BEGIN DATASET EXCERPT

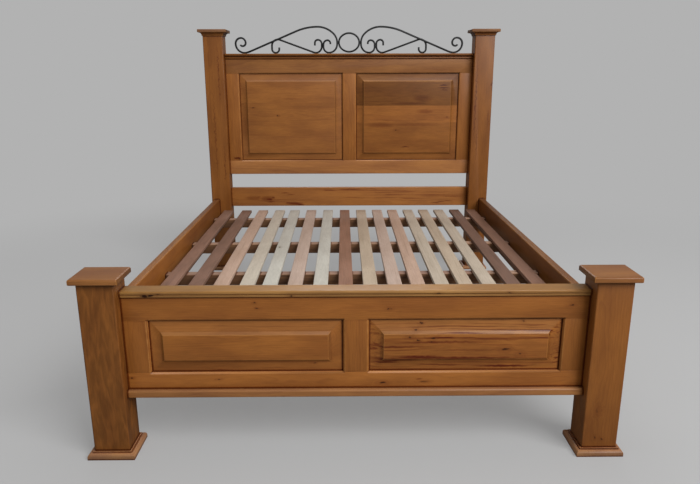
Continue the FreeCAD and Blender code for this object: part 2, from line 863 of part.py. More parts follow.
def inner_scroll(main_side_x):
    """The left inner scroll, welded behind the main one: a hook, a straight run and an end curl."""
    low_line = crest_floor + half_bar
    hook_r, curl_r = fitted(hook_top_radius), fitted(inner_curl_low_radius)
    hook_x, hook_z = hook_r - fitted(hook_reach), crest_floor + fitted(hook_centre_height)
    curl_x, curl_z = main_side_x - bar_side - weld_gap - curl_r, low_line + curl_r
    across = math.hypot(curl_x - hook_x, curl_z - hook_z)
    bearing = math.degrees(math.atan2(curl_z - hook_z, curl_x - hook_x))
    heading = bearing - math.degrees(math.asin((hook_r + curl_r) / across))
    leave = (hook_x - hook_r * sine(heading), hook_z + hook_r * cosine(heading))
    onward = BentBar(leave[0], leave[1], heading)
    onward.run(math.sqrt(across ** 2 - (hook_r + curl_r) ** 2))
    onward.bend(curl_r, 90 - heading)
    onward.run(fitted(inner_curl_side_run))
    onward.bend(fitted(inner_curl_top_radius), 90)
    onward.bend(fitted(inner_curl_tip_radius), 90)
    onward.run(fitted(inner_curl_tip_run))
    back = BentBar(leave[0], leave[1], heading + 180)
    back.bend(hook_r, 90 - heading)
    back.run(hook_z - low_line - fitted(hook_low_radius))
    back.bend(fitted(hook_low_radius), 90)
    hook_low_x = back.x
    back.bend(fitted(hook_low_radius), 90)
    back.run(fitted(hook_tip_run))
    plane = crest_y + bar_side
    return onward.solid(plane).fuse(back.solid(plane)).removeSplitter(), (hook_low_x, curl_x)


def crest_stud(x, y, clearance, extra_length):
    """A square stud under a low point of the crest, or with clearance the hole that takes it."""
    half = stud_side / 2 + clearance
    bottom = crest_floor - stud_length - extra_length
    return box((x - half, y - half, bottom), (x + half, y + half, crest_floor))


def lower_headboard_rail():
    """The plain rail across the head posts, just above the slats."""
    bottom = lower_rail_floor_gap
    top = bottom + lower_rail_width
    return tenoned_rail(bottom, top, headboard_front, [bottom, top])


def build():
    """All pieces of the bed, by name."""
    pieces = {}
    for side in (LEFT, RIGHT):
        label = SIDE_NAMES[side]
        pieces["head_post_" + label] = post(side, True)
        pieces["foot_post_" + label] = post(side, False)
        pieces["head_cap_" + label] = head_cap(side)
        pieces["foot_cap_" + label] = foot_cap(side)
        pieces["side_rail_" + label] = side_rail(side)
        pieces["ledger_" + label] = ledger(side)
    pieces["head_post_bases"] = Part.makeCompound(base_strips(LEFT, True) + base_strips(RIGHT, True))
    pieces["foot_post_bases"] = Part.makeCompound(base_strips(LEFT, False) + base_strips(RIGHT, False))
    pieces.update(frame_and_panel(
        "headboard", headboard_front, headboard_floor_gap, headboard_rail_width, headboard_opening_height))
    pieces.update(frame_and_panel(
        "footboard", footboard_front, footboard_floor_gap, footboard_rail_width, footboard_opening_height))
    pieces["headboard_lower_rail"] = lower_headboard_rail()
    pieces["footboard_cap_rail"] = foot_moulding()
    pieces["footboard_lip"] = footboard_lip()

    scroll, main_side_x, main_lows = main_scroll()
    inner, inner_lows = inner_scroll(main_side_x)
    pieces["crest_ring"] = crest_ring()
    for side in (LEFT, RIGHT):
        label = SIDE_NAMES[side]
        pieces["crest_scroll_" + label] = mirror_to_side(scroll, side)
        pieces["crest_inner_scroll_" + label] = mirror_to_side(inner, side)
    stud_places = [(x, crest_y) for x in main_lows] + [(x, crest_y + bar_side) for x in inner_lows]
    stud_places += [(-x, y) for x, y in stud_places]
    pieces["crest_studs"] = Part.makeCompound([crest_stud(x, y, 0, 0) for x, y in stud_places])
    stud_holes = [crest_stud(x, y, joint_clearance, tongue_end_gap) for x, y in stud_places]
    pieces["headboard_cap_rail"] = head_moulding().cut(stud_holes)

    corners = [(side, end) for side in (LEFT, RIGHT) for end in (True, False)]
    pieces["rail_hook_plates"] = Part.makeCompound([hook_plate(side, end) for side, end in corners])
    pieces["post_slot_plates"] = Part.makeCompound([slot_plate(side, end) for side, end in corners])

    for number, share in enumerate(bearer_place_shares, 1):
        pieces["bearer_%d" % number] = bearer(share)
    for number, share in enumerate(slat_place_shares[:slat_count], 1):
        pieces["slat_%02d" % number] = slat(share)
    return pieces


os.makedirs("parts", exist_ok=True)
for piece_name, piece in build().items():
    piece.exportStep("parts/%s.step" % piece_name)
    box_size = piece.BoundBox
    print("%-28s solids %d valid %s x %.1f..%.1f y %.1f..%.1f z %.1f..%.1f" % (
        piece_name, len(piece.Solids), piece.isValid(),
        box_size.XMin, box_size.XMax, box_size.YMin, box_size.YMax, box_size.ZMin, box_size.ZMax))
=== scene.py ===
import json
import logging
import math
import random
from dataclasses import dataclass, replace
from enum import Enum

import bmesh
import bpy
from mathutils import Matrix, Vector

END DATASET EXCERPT

> **CHALLENGE**: Using the data above, reproduce every line exactly.

> **RESULT OF THE TASK**:
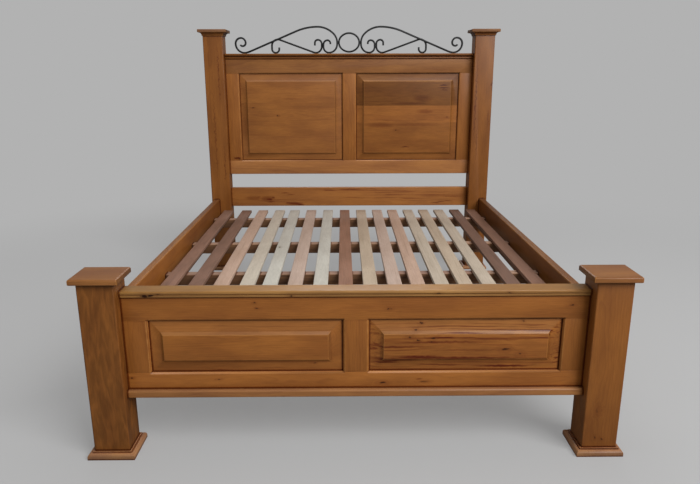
Continue the FreeCAD and Blender code for this object: part 2, from line 863 of part.py. More parts follow.
def inner_scroll(main_side_x):
    """The left inner scroll, welded behind the main one: a hook, a straight run and an end curl."""
    low_line = crest_floor + half_bar
    hook_r, curl_r = fitted(hook_top_radius), fitted(inner_curl_low_radius)
    hook_x, hook_z = hook_r - fitted(hook_reach), crest_floor + fitted(hook_centre_height)
    curl_x, curl_z = main_side_x - bar_side - weld_gap - curl_r, low_line + curl_r
    across = math.hypot(curl_x - hook_x, curl_z - hook_z)
    bearing = math.degrees(math.atan2(curl_z - hook_z, curl_x - hook_x))
    heading = bearing - math.degrees(math.asin((hook_r + curl_r) / across))
    leave = (hook_x - hook_r * sine(heading), hook_z + hook_r * cosine(heading))
    onward = BentBar(leave[0], leave[1], heading)
    onward.run(math.sqrt(across ** 2 - (hook_r + curl_r) ** 2))
    onward.bend(curl_r, 90 - heading)
    onward.run(fitted(inner_curl_side_run))
    onward.bend(fitted(inner_curl_top_radius), 90)
    onward.bend(fitted(inner_curl_tip_radius), 90)
    onward.run(fitted(inner_curl_tip_run))
    back = BentBar(leave[0], leave[1], heading + 180)
    back.bend(hook_r, 90 - heading)
    back.run(hook_z - low_line - fitted(hook_low_radius))
    back.bend(fitted(hook_low_radius), 90)
    hook_low_x = back.x
    back.bend(fitted(hook_low_radius), 90)
    back.run(fitted(hook_tip_run))
    plane = crest_y + bar_side
    return onward.solid(plane).fuse(back.solid(plane)).removeSplitter(), (hook_low_x, curl_x)


def crest_stud(x, y, clearance, extra_length):
    """A square stud under a low point of the crest, or with clearance the hole that takes it."""
    half = stud_side / 2 + clearance
    bottom = crest_floor - stud_length - extra_length
    return box((x - half, y - half, bottom), (x + half, y + half, crest_floor))


def lower_headboard_rail():
    """The plain rail across the head posts, just above the slats."""
    bottom = lower_rail_floor_gap
    top = bottom + lower_rail_width
    return tenoned_rail(bottom, top, headboard_front, [bottom, top])


def build():
    """All pieces of the bed, by name."""
    pieces = {}
    for side in (LEFT, RIGHT):
        label = SIDE_NAMES[side]
        pieces["head_post_" + label] = post(side, True)
        pieces["foot_post_" + label] = post(side, False)
        pieces["head_cap_" + label] = head_cap(side)
        pieces["foot_cap_" + label] = foot_cap(side)
        pieces["side_rail_" + label] = side_rail(side)
        pieces["ledger_" + label] = ledger(side)
    pieces["head_post_bases"] = Part.makeCompound(base_strips(LEFT, True) + base_strips(RIGHT, True))
    pieces["foot_post_bases"] = Part.makeCompound(base_strips(LEFT, False) + base_strips(RIGHT, False))
    pieces.update(frame_and_panel(
        "headboard", headboard_front, headboard_floor_gap, headboard_rail_width, headboard_opening_height))
    pieces.update(frame_and_panel(
        "footboard", footboard_front, footboard_floor_gap, footboard_rail_width, footboard_opening_height))
    pieces["headboard_lower_rail"] = lower_headboard_rail()
    pieces["footboard_cap_rail"] = foot_moulding()
    pieces["footboard_lip"] = footboard_lip()

    scroll, main_side_x, main_lows = main_scroll()
    inner, inner_lows = inner_scroll(main_side_x)
    pieces["crest_ring"] = crest_ring()
    for side in (LEFT, RIGHT):
        label = SIDE_NAMES[side]
        pieces["crest_scroll_" + label] = mirror_to_side(scroll, side)
        pieces["crest_inner_scroll_" + label] = mirror_to_side(inner, side)
    stud_places = [(x, crest_y) for x in main_lows] + [(x, crest_y + bar_side) for x in inner_lows]
    stud_places += [(-x, y) for x, y in stud_places]
    pieces["crest_studs"] = Part.makeCompound([crest_stud(x, y, 0, 0) for x, y in stud_places])
    stud_holes = [crest_stud(x, y, joint_clearance, tongue_end_gap) for x, y in stud_places]
    pieces["headboard_cap_rail"] = head_moulding().cut(stud_holes)

    corners = [(side, end) for side in (LEFT, RIGHT) for end in (True, False)]
    pieces["rail_hook_plates"] = Part.makeCompound([hook_plate(side, end) for side, end in corners])
    pieces["post_slot_plates"] = Part.makeCompound([slot_plate(side, end) for side, end in corners])

    for number, share in enumerate(bearer_place_shares, 1):
        pieces["bearer_%d" % number] = bearer(share)
    for number, share in enumerate(slat_place_shares[:slat_count], 1):
        pieces["slat_%02d" % number] = slat(share)
    return pieces


os.makedirs("parts", exist_ok=True)
for piece_name, piece in build().items():
    piece.exportStep("parts/%s.step" % piece_name)
    box_size = piece.BoundBox
    print("%-28s solids %d valid %s x %.1f..%.1f y %.1f..%.1f z %.1f..%.1f" % (
        piece_name, len(piece.Solids), piece.isValid(),
        box_size.XMin, box_size.XMax, box_size.YMin, box_size.YMax, box_size.ZMin, box_size.ZMax))
=== scene.py ===
import json
import logging
import math
import random
from dataclasses import dataclass, replace
from enum import Enum

import bmesh
import bpy
from mathutils import Matrix, Vector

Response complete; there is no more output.